A handout picture released on February 4, 2016 shows a Presidential Council meeting headed by Libyan businessman Fayez al-Sarraj (C) in Tripoli. ©AFP

Libya’s UN-backed Presidential Council has called on all institutions in the crisis-hit country to help facilitate a peaceful transfer of power to the interim unity government it proposed last month.

In a statement released on Saturday, the Tunis-based council, which is tasked with guiding the nation through a transition to end the political chaos in Libya, further urged the global community to stop dealing with those Libyan parties that seek to hinder the formation of a unity government.

The council urged “all Libyan sovereign and public institutions and the heads of financial bodies to start communicating immediately with the Government of National Accord so as to hand over power in a peaceful and orderly manner.”

Last month, the council nominated the Government of National Accord, also known as the unity government, as part of the Libyan Political Agreement, which was signed in Morocco on 17 December 2015.

However, the recognition of the proposed cabinet has been held up as the eastern House of Representatives (HOR), has so far failed to approve it.

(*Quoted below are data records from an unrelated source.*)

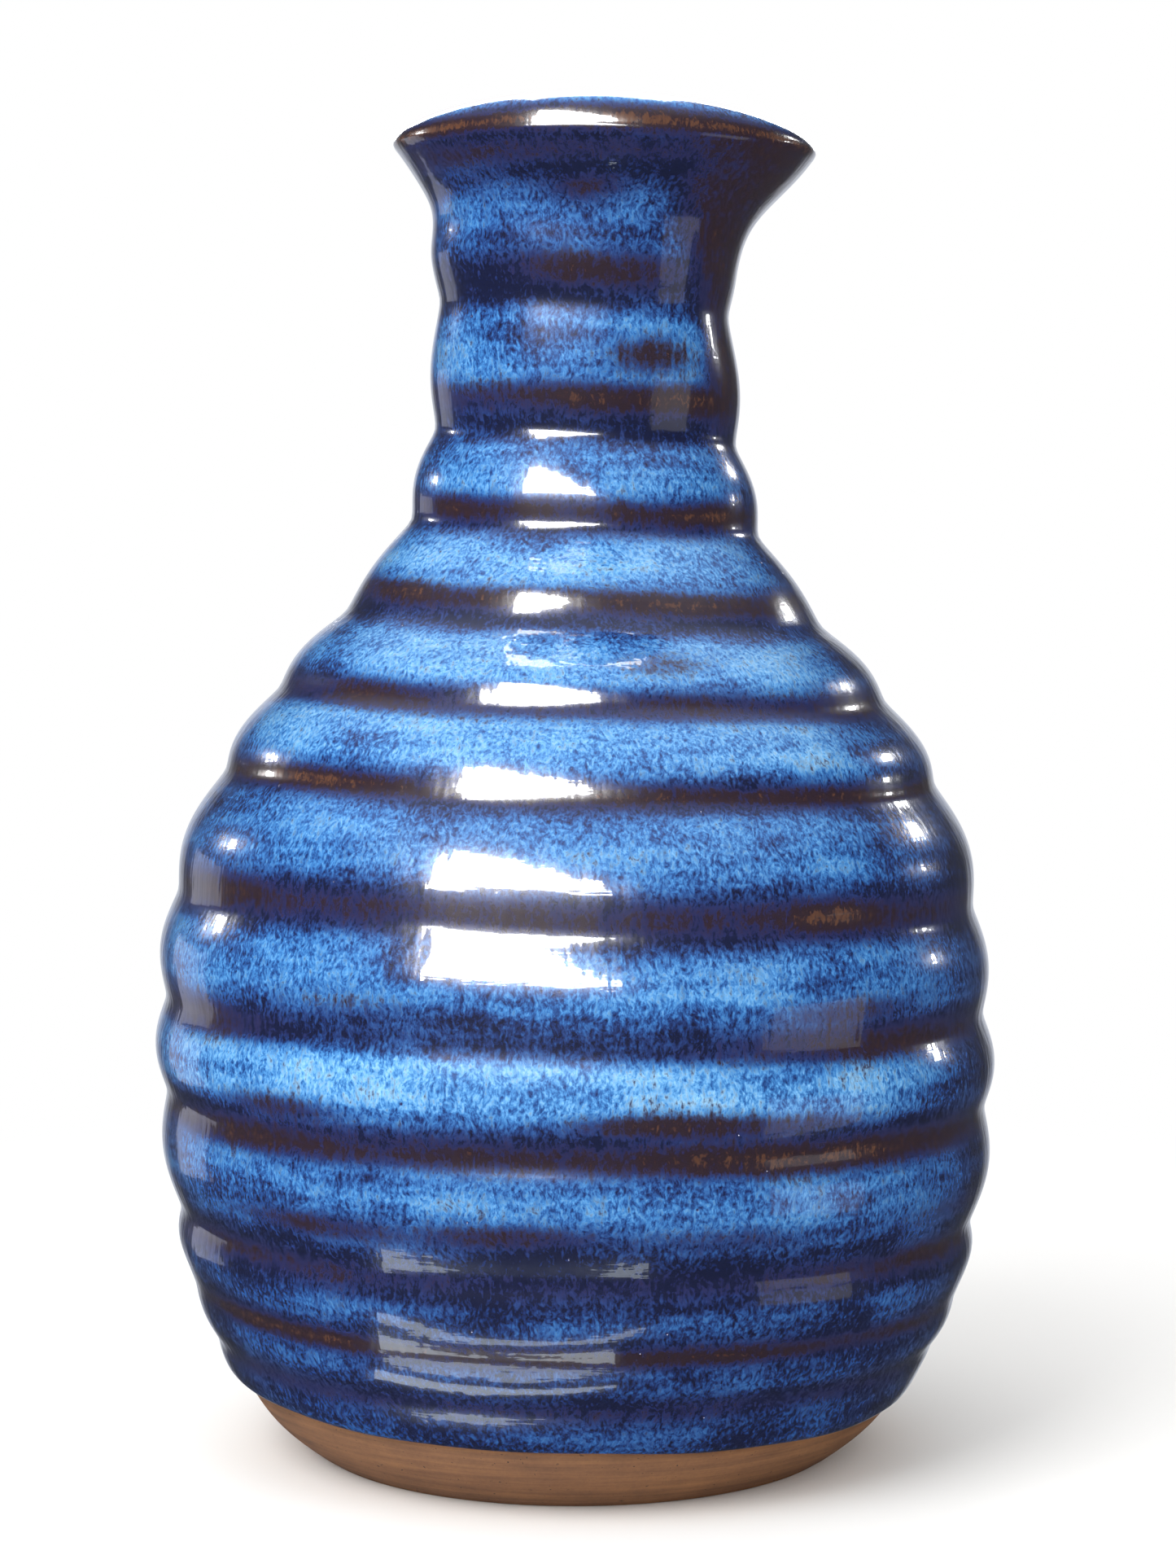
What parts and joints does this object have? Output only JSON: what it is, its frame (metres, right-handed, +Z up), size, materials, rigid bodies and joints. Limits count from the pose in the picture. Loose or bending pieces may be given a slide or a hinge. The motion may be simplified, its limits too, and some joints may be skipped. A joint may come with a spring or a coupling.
{
  "type": "stoneware bottle vase",
  "caption": "Wheel-thrown bottle vase: round ridged belly, narrow neck, flared lip, glaze coat that stops above a bare clay foot ring.",
  "frame": {"origin": "centre of the foot, on the surface that the vase stands on", "axes": "+Z up along the vase's axis, -Y toward the front, +X to the right, the side that the neck leans to"},
  "size_m": [0.1004, 0.1004, 0.1578],
  "materials": {
    "stoneware": "bare fired stoneware clay, dry and matt, with fine turning lines",
    "outer_glaze": "glossy floating blue glaze, mottled, breaking to brown on grooves and edges",
    "liner_glaze": "glossy dark blue glaze"
  },
  "bodies": {
    "root": {"clay_body": "stoneware", "outer_glaze": "outer_glaze", "liner_glaze": "liner_glaze"}
  },
  "joints": []
}
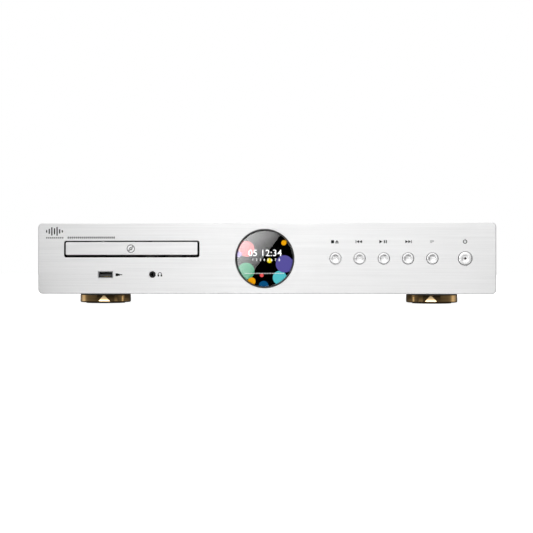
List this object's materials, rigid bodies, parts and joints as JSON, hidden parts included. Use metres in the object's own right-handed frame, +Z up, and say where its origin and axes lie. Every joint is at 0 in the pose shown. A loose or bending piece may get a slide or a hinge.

Many hope that Libya’s new administration, if endorsed by the legislature, would end the chaos gripping the oil-rich African state.

Elsewhere, the presidential council statement appealed to the international community “to stop dealing with any executive power that does not follow the Government of National Accord.”

A man pulls a wheelbarrow past destroyed buildings after clashes between military forces loyal to Libya’s eastern government and Daesh terrorists, in Benghazi, on February 28, 2016. ©Reuters

Since August 2014, when militias seized the capital Tripoli, Libya has had two parliaments and two governments with one, the General National Congress (GNC), run by the rebels in the capital, and the internationally-recognized administration in Tobruk. 

Taking advantage of the political chaos, the Daesh terrorist group took control of Libya’s northern port city of Sirte in June 2015, almost four months after it announced its presence in the city, and made it the first city to be ruled by the militant group outside of Iraq and Syria.